Forex trading is the trading of the exchange rate of currency pairs, like the Euro vs. Dollar. This seems easy to understand and is not subject to the pattern day trade rule so you can open an account with $100 and start trading tomorrow. However, currency exchange rates change rapidly and these pairs can cause your trade to swing wildly in value, which I find difficult to trade successfully. In my unscientific sampling of traders I have found fewer people being successful with forex than stocks, options, or futures trading. If your trading budget is tight then you may need to go this route, in which case you need to follow the lead of someone who is successful, like Todd Gordon of Aspen Trading.
I've saved the best for last. Futures trading is usually the last asset to be considered by novice traders. I've known people who have traded stocks for more than ten years and have never seriously considered futures trading. A big part of the reason is that it is unfamiliar and mysterious to most people. I did not make my first futures trade until five years after I had started trading stocks and then found that it was a lot easier than I thought. Like any type of trading, you need to know what you are doing. Futures trade 24 hours per day from Sunday night to Friday afternoon and are not subject to the pattern day trade rule.
Tom Grisafi (pictured at right) makes his living trading agricultural futures, primarily in grains, in his house in Indiana.

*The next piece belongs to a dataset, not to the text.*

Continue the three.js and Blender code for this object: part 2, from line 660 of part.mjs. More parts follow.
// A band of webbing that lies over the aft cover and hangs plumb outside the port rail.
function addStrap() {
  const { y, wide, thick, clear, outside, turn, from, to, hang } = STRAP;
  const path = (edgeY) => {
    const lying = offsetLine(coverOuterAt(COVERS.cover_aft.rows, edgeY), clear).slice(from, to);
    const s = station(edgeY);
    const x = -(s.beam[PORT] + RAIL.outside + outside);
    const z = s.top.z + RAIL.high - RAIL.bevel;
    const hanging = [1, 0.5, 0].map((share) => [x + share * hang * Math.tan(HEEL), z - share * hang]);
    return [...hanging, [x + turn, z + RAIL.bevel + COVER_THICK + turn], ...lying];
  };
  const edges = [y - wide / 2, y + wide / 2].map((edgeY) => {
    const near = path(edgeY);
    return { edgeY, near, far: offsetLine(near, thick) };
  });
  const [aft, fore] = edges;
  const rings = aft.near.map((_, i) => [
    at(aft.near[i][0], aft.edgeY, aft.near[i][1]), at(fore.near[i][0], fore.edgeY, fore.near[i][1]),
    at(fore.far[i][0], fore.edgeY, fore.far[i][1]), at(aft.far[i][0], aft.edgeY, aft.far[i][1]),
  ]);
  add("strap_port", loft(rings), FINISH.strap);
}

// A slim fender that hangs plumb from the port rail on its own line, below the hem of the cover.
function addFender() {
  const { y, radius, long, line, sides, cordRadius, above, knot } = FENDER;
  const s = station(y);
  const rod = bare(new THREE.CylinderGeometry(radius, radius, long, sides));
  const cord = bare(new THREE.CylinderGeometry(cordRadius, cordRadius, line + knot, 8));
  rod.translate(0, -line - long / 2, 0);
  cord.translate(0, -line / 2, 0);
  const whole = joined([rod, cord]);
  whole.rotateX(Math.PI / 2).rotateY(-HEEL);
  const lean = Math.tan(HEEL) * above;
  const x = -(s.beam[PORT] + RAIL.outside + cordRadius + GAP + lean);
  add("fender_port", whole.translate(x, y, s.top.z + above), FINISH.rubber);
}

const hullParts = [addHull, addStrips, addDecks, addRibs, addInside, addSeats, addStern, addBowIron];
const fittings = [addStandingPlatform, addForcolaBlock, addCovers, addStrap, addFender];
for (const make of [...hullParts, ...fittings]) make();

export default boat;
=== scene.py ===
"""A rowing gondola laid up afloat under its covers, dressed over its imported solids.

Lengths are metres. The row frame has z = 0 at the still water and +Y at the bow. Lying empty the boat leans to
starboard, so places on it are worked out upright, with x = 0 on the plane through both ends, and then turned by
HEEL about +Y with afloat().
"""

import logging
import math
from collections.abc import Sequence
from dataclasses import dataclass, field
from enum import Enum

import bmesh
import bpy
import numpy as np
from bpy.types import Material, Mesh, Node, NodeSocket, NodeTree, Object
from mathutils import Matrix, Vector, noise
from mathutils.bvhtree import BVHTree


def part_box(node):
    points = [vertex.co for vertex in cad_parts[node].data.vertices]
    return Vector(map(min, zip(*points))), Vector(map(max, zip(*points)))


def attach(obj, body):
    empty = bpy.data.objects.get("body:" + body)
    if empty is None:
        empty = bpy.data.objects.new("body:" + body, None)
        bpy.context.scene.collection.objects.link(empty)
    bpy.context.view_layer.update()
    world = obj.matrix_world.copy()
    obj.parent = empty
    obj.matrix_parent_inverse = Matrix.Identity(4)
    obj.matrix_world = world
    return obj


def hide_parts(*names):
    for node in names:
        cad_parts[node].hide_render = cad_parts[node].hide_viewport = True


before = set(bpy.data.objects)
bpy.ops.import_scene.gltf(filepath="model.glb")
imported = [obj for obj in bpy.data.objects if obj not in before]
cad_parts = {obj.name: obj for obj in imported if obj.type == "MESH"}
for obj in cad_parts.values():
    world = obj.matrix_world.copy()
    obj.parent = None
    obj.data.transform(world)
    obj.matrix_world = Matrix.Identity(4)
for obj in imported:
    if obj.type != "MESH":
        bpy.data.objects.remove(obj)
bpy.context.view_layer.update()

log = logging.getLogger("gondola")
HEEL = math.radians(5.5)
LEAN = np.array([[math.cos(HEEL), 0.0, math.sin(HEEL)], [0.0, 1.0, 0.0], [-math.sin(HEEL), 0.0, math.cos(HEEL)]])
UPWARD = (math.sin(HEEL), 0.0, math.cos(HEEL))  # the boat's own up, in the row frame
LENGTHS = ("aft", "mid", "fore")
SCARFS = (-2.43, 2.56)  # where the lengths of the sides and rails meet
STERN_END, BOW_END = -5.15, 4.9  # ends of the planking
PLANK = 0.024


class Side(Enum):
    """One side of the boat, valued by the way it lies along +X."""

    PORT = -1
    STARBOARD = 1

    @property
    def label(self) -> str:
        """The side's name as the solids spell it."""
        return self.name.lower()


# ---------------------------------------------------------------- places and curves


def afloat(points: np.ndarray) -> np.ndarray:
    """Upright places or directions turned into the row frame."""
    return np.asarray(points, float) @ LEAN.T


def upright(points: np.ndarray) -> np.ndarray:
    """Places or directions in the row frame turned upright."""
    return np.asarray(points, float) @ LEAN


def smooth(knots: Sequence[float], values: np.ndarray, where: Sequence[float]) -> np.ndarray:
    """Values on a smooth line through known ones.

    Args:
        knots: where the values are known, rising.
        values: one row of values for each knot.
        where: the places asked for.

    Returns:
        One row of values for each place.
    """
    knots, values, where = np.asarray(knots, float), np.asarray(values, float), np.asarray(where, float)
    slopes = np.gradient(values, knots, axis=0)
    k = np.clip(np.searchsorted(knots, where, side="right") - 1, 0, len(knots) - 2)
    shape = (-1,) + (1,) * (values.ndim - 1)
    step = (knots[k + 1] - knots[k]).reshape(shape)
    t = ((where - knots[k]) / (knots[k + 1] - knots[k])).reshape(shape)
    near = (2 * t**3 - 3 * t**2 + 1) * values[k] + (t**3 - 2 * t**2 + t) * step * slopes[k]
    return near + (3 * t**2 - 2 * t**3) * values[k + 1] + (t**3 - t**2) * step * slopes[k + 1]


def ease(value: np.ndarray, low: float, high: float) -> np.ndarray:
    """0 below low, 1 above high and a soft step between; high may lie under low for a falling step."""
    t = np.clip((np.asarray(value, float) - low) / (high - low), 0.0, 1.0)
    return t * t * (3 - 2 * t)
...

Futures are a contract for future delivery. For example, if you own a German car dealership you can buy a futures contract that will lock in the price of the Euro vs. Dollar for next quarter's car purchases to protect yourself from an adverse change in the exchange rate. The leverage in futures contracts is very high so a little money goes a long way. Over use of leverage can lead to excessive losses (remember the 41-43% of your trades will be losers). Futures contracts can be had for stocks, stock indexes, commodities (corn, wheat, soybeans, etc.), US Treasury bonds, and much more. Futures offer a wide range of uncorrelated instruments to trade but caution should be exercised when holding contracts overnight as their value can change dramatically while you sleep. Futures contracts are rarely traded outside the United States but foreign investors who have US trading accounts will kick up the action around 4am Eastern Time. Novice traders often gravitate to the S&P 500 futures electronic contract (ES), which is not the best choice most of the time due to the relatively high tick value and narrow daily range (more on this later). My favorite futures contracts are NQ, YM, EMD, and RUT. I know some traders who swear by the FDAX (German stock index) but I would have to wake up too early to trade that one.